### DESCRIPTION OF THE TASK
Return all the data, word for word.
========
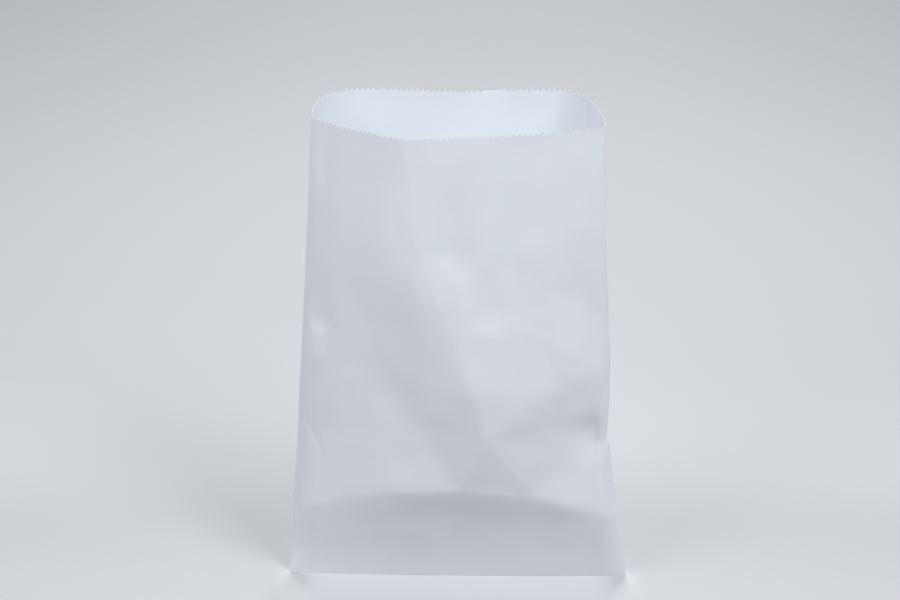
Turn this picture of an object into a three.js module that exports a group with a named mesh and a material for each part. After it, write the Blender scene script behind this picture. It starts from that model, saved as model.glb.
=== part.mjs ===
import * as THREE from 'three';

// Flat merchandise bag of thin white paper, pinched shut at the foot and standing open.
// Millimetres, +Z up, the front panel towards -Y, origin at the middle of the foot on the floor.

// Size of the bag
const BAG_WIDTH = 158.75;
const BAG_HEIGHT = 231;
const PAPER_WALL = 0.12;
const FLOOR_WALL = 0.3;

// Cut rim
const TOOTH_DEPTH = 1.5;
const TEETH_PER_PANEL = 66;
const RIM_BAND = 5;

// Side folds and foot
const FOLD_RADIUS = 0.6;
const FOLD_STEPS = 3;
const FOOT_BOW_FRONT = 1.2;
const FOOT_BOW_BACK = 10.4;
const FOOT_MIDDLE_Y = (FOOT_BOW_BACK - FOOT_BOW_FRONT) / 2;
const SIDE_BEND_DROP = 0.95;

// Glued laps on the back panel
const LAP_LEFT = 0.532;
const LAP_RIGHT = 0.592;
const LAP_LIFT = 0.12;
const LAP_RAMP = 0.003;
const LAP_RIM = 0.5;
const FLAP_HEIGHT = 18;
const FLAP_LIFT = 0.14;
const FLAP_RAMP = 0.6;

// Mesh density
const FRONT_COLUMNS = 40;
const BACK_COLUMNS = 25;
const LOWER_ROW = 6;
const UPPER_ROW = 11;
const LOWER_TOP = 0.5;

// Inset of the side folds as [share of height, share of width]
const LEFT_INSET = [
  [0, 0], [0.134, 0.0094], [0.182, 0.0151], [0.229, 0.022], [0.32, 0.0327], [0.413, 0.041],
  [0.5, 0.051], [0.63, 0.0655], [0.78, 0.08], [0.88, 0.0907], [1, 0.1065],
];
const RIGHT_INSET = [
  [0, 0], [0.061, 0.008], [0.134, 0.0227], [0.182, 0.034], [0.252, 0.0523], [0.287, 0.0573],
  [0.318, 0.064], [0.331, 0.0715], [0.356, 0.0693], [0.39, 0.068], [0.5, 0.07],
  [0.63, 0.0832], [0.716, 0.09], [0.84, 0.0995], [1, 0.114],
];

// How far each panel has sprung open as [share of height, share of the mouth's depth]
const FRONT_OPEN = [
  [0, 0], [0.06, 0.17], [0.12, 0.33], [0.18, 0.49], [0.23, 0.62], [0.26, 0.66], [0.35, 0.68],
  [0.48, 0.7], [0.65, 0.78], [0.82, 0.87], [1, 0.95],
];
const BACK_OPEN = [
  [0, 0], [0.065, 0.26], [0.13, 0.39], [0.195, 0.49], [0.26, 0.58], [0.35, 0.66], [0.48, 0.71],
  [0.65, 0.78], [0.82, 0.87], [1, 0.95],
];

// Mouth seen from above, left fold to right fold, as shares of the width
const MOUTH_FRONT = [
  [-0.392, 0.059], [-0.388, -0.024], [-0.331, -0.084], [-0.26, -0.128], [-0.183, -0.164],
  [-0.101, -0.182], [-0.017, -0.183], [0.067, -0.181], [0.151, -0.169], [0.232, -0.149],
  [0.314, -0.13], [0.362, -0.122], [0.382, -0.098], [0.378, -0.014],
];
const MOUTH_SETBACK = 0.007;
const MOUTH_BACK = [
  [-0.392, 0.059], [-0.372, 0.14], [-0.309, 0.192], [-0.226, 0.199], [-0.142, 0.191],
  [-0.058, 0.181], [0.025, 0.178], [0.108, 0.193], [0.192, 0.197], [0.276, 0.198],
  [0.34, 0.149], [0.363, 0.069], [0.378, -0.014],
];

// Corners of the dent's facets as [share of width, share of height, share of the dent's depth]
const DENT_DEPTH = 7;
const DENT_CORNERS = {
  footLeft: [-0.5, 0, 0],
  footRight: [0.5, 0, 0],
  strip: [0.113, 0.156, 0.9],
  ridgeLeft: [-0.454, 0.173, 0],
  ridgeLeftMiddle: [-0.22, 0.212, -0.1],
  leftTip: [0.007, 0.251, 0.82],
  rightTip: [0.212, 0.242, 0.82],
  ridgeRightMiddle: [0.328, 0.203, -0.18],
  ridgeRight: [0.413, 0.177, -0.1],
  centreTip: [0.086, 0.355, -0.27],
  valleyLeft: [-0.151, 0.498, 0.73],
  valleyLeftTop: [-0.315, 0.727, 0],
  spine: [-0.088, 0.77, 0],
  notch: [0.44, 0.364, 0.9],
  bandRight: [0.416, 0.537, 0],
};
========
### ANSWER IN FULL
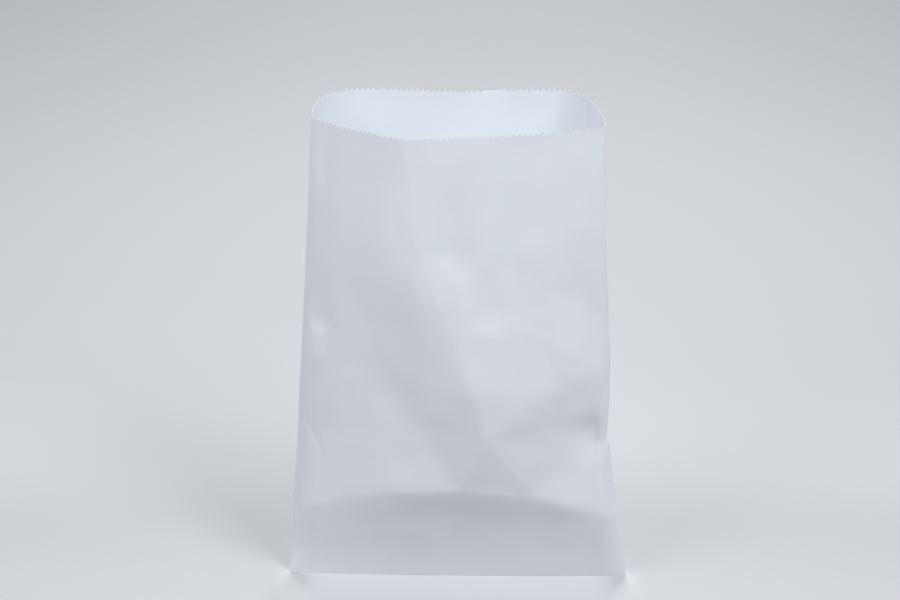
Turn this picture of an object into a three.js module that exports a group with a named mesh and a material for each part. After it, write the Blender scene script behind this picture. It starts from that model, saved as model.glb.
=== part.mjs ===
import * as THREE from 'three';

// Flat merchandise bag of thin white paper, pinched shut at the foot and standing open.
// Millimetres, +Z up, the front panel towards -Y, origin at the middle of the foot on the floor.

// Size of the bag
const BAG_WIDTH = 158.75;
const BAG_HEIGHT = 231;
const PAPER_WALL = 0.12;
const FLOOR_WALL = 0.3;

// Cut rim
const TOOTH_DEPTH = 1.5;
const TEETH_PER_PANEL = 66;
const RIM_BAND = 5;

// Side folds and foot
const FOLD_RADIUS = 0.6;
const FOLD_STEPS = 3;
const FOOT_BOW_FRONT = 1.2;
const FOOT_BOW_BACK = 10.4;
const FOOT_MIDDLE_Y = (FOOT_BOW_BACK - FOOT_BOW_FRONT) / 2;
const SIDE_BEND_DROP = 0.95;

// Glued laps on the back panel
const LAP_LEFT = 0.532;
const LAP_RIGHT = 0.592;
const LAP_LIFT = 0.12;
const LAP_RAMP = 0.003;
const LAP_RIM = 0.5;
const FLAP_HEIGHT = 18;
const FLAP_LIFT = 0.14;
const FLAP_RAMP = 0.6;

// Mesh density
const FRONT_COLUMNS = 40;
const BACK_COLUMNS = 25;
const LOWER_ROW = 6;
const UPPER_ROW = 11;
const LOWER_TOP = 0.5;

// Inset of the side folds as [share of height, share of width]
const LEFT_INSET = [
  [0, 0], [0.134, 0.0094], [0.182, 0.0151], [0.229, 0.022], [0.32, 0.0327], [0.413, 0.041],
  [0.5, 0.051], [0.63, 0.0655], [0.78, 0.08], [0.88, 0.0907], [1, 0.1065],
];
const RIGHT_INSET = [
  [0, 0], [0.061, 0.008], [0.134, 0.0227], [0.182, 0.034], [0.252, 0.0523], [0.287, 0.0573],
  [0.318, 0.064], [0.331, 0.0715], [0.356, 0.0693], [0.39, 0.068], [0.5, 0.07],
  [0.63, 0.0832], [0.716, 0.09], [0.84, 0.0995], [1, 0.114],
];

// How far each panel has sprung open as [share of height, share of the mouth's depth]
const FRONT_OPEN = [
  [0, 0], [0.06, 0.17], [0.12, 0.33], [0.18, 0.49], [0.23, 0.62], [0.26, 0.66], [0.35, 0.68],
  [0.48, 0.7], [0.65, 0.78], [0.82, 0.87], [1, 0.95],
];
const BACK_OPEN = [
  [0, 0], [0.065, 0.26], [0.13, 0.39], [0.195, 0.49], [0.26, 0.58], [0.35, 0.66], [0.48, 0.71],
  [0.65, 0.78], [0.82, 0.87], [1, 0.95],
];

// Mouth seen from above, left fold to right fold, as shares of the width
const MOUTH_FRONT = [
  [-0.392, 0.059], [-0.388, -0.024], [-0.331, -0.084], [-0.26, -0.128], [-0.183, -0.164],
  [-0.101, -0.182], [-0.017, -0.183], [0.067, -0.181], [0.151, -0.169], [0.232, -0.149],
  [0.314, -0.13], [0.362, -0.122], [0.382, -0.098], [0.378, -0.014],
];
const MOUTH_SETBACK = 0.007;
const MOUTH_BACK = [
  [-0.392, 0.059], [-0.372, 0.14], [-0.309, 0.192], [-0.226, 0.199], [-0.142, 0.191],
  [-0.058, 0.181], [0.025, 0.178], [0.108, 0.193], [0.192, 0.197], [0.276, 0.198],
  [0.34, 0.149], [0.363, 0.069], [0.378, -0.014],
];

// Corners of the dent's facets as [share of width, share of height, share of the dent's depth]
const DENT_DEPTH = 7;
const DENT_CORNERS = {
  footLeft: [-0.5, 0, 0],
  footRight: [0.5, 0, 0],
  strip: [0.113, 0.156, 0.9],
  ridgeLeft: [-0.454, 0.173, 0],
  ridgeLeftMiddle: [-0.22, 0.212, -0.1],
  leftTip: [0.007, 0.251, 0.82],
  rightTip: [0.212, 0.242, 0.82],
  ridgeRightMiddle: [0.328, 0.203, -0.18],
  ridgeRight: [0.413, 0.177, -0.1],
  centreTip: [0.086, 0.355, -0.27],
  valleyLeft: [-0.151, 0.498, 0.73],
  valleyLeftTop: [-0.315, 0.727, 0],
  spine: [-0.088, 0.77, 0],
  notch: [0.44, 0.364, 0.9],
  bandRight: [0.416, 0.537, 0],
};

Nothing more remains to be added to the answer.